Digital Modelers have aliasing. They use various techniques to combat it, including oversampling, but it's a persistent problem. Blu guitar is analog, so it doesn't have aliasing.

Whether high-end modelers, like Fractal Audio, have enough aliasing to worry about is debatable. What is not debatable is an analog modeler would be rather inflexible to work with.
 

plexi59

Power User
Their aliasing is way outside the frequency range of even bats and dogs by now. Y’all tinnitus sufferers most definitely can’t hear it.
 

shatteredsquare

Fractal Fanatic
And latency, no conversion, the electrons from your strings going through 100% reconfigurable analog pathway and coming out of the speakers, that's a feeling in itself worth something
 

Wolfenstein98k

Power User
Digital Modelers have aliasing. They use various techniques to combat it, including oversampling, but it's a persistent problem. Blu guitar is analog, so it doesn't have aliasing.

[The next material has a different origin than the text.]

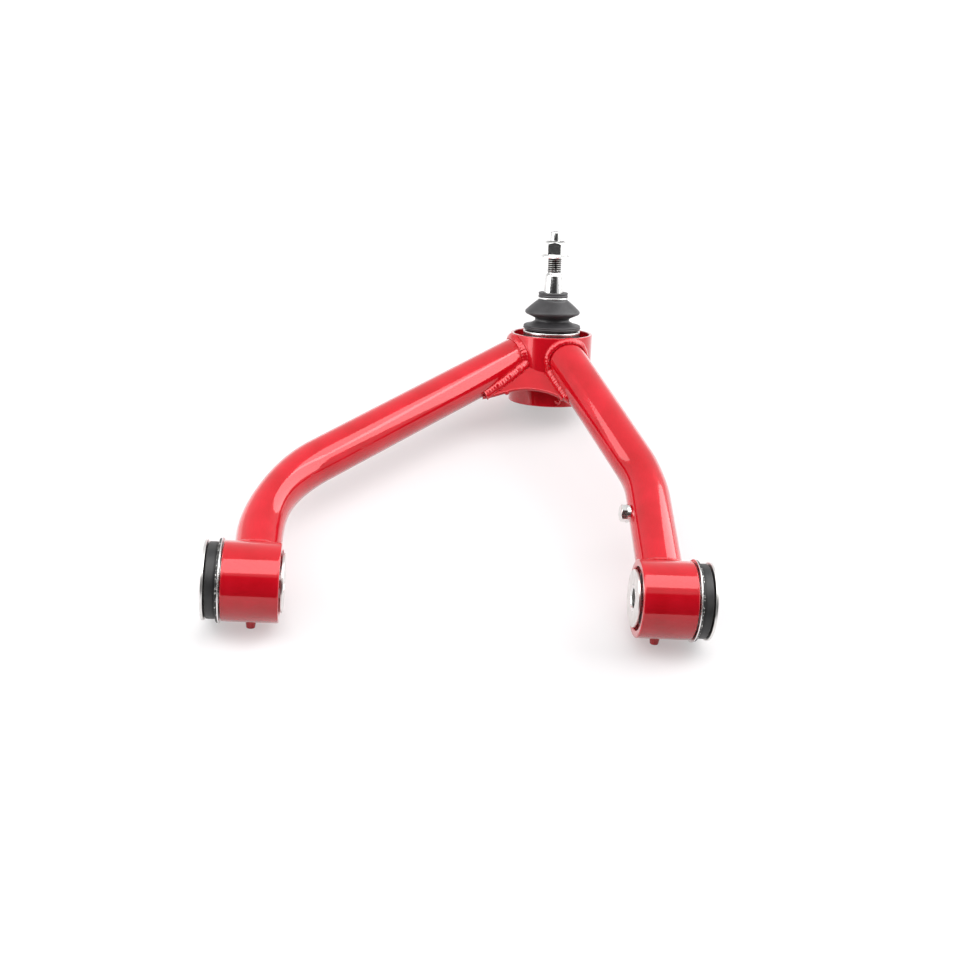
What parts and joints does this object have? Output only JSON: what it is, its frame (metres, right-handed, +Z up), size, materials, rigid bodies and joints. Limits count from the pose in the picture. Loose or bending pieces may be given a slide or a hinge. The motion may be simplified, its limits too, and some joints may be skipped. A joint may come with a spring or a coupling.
{
  "type": "suspension control arm",
  "caption": "Tubular suspension control arm: two bent tubes join a pair of rubber pivot bushes to a cup that holds a ball joint with dust boot, tapered stud and flange nut.",
  "frame": {"origin": "centre of the short leg's bush, on the pivot axis", "axes": "+X along the pivot axis from the long leg to the short leg, +Y from the pivot axis out towards the ball joint, +Z up as the arm lies on a bench with its stud upwards"},
  "size_m": [0.4048, 0.4102, 0.1682],
  "materials": {
    "red_paint": "gloss powder coat",
    "zinc_washer": "satin zinc plate",
    "bush_rubber": "satin moulded rubber",
    "phosphated_steel": "dark phosphate",
    "race_nylon": "moulded polymer",
    "bright_zinc": "bright zinc plate",
    "boot_rubber": "satin moulded rubber",
    "ground_steel": "ground and polished",
    "nut_zinc": "bright zinc plate",
    "black_nylon": "moulded nylon"
  },
  "bodies": {
    "arm": {"long_tube": "red_paint", "short_tube": "red_paint", "long_leg_barrel": "red_paint", "short_leg_barrel": "red_paint", "long_leg_peg": "red_paint", "short_leg_peg": "red_paint", "ball_joint_cup": "red_paint", "gusset_plate": "red_paint", "ball_joint_seat": "red_paint", "long_bush_shell": "zinc_washer", "short_bush_shell": "zinc_washer", "long_bush_rubber": "bush_rubber", "short_bush_rubber": "bush_rubber", "ball_joint_housing": "phosphated_steel", "lower_race": "race_nylon", "pressure_plate": "phosphated_steel", "preload_spring": "phosphated_steel", "end_cap": "phosphated_steel", "snap_ring": "phosphated_steel", "grease_fitting": "bright_zinc", "boot_ring": "bright_zinc", "line_rivet_nut": "bright_zinc", "line_washer": "bright_zinc", "line_bolt": "bright_zinc"},
    "long_sleeve": {"long_bush_sleeve": "zinc_washer", "long_outer_washer": "zinc_washer", "long_inner_washer": "zinc_washer"},
    "short_sleeve": {"short_bush_sleeve": "zinc_washer", "short_outer_washer": "zinc_washer", "short_inner_washer": "zinc_washer"},
    "ball_race": {"upper_race": "race_nylon", "dust_boot": "boot_rubber"},
    "boot_collar": {"boot_lip": "boot_rubber", "garter_ring": "bright_zinc"},
    "stud": {"ball_stud": "ground_steel", "stud_nut": "nut_zinc", "nut_lock_ring": "black_nylon"}
  },
  "joints": [
    {"name": "long_bush_twist", "type": "hinge", "parent": "arm", "child": "long_sleeve", "pos_m": [-0.33, 0, 0], "axis": [1, 0, 0], "range_deg": [-25, 25], "stiffness_Nm_per_rad": 20},
    {"name": "short_bush_twist", "type": "hinge", "parent": "arm", "child": "short_sleeve", "pos_m": [0, 0, 0], "axis": [1, 0, 0], "range_deg": [-25, 25], "stiffness_Nm_per_rad": 20},
    {"name": "ball_azimuth", "type": "hinge", "parent": "arm", "child": "ball_race", "pos_m": [-0.06865, 0.32464, 0.02667], "axis": [-0.0401, 0.4128, 0.91], "continuous": true},
    {"name": "ball_tilt", "type": "hinge", "parent": "ball_race", "child": "boot_collar", "pos_m": [-0.06865, 0.32464, 0.02667], "axis": [0.9992, 0.0166, 0.0365], "range_deg": [-25, 25], "deforming": ["dust_boot"]},
    {"name": "stud_spin", "type": "hinge", "parent": "boot_collar", "child": "stud", "pos_m": [-0.06865, 0.32464, 0.02667], "axis": [-0.0401, 0.4128, 0.91], "continuous": true}
  ]
}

Whether high-end modelers, like Fractal Audio, have enough aliasing to worry about is debatable. What is not debatable is an analog modeler would be rather inflexible to work with.
Interesting. Is there any evidence of aliasing from the AF2 or 3? I would call that a problem already solved, from where we stand. I'm open to counter-evidence though.
 

GlennO

Experienced
Interesting. Is there any evidence of aliasing from the AF2 or 3? I would call that a problem already solved, from where we stand. I'm open to counter-evidence though.
Well, yes...use any RTA with the AxeFX and you'll find evidence of aliasing. The level will be quite low however, especially compared to other modelers. That's why I said it's debatable whether it has enough aliasing to worry about.
 

Randalljax

Fractal Fanatic
I would agree with the premise he only needs about 5 or 6 flexible circuits
A Custom amp guy i used to buy from and was very open and honest basically told me

Most people would be shocked to find
That many of the popular amps have the same basic topology and would be identical if not for 3 or 4 different components and values

There are a few really different ones
Train wrecks come to mind but 90 percent of the modern hard rock and metal amps are so close
 

nicolasrivera

Fractal Fanatic
It's not even high voltage. Vcc is 5 to 80 volts.

It's like the old Vox Tonelab stuff except with a Class-D power amp. The Vox used a 12AX7 into a dummy load as a virtual power amp and then amplified that signal. The Amp X uses Korg Nutubes into a dummy load and the a Class-D power amp.
That tube in the vox was a fake, i mean i had a chance to take one apart for cleaning and took that 12ax7 out, the unit's sound never cut off.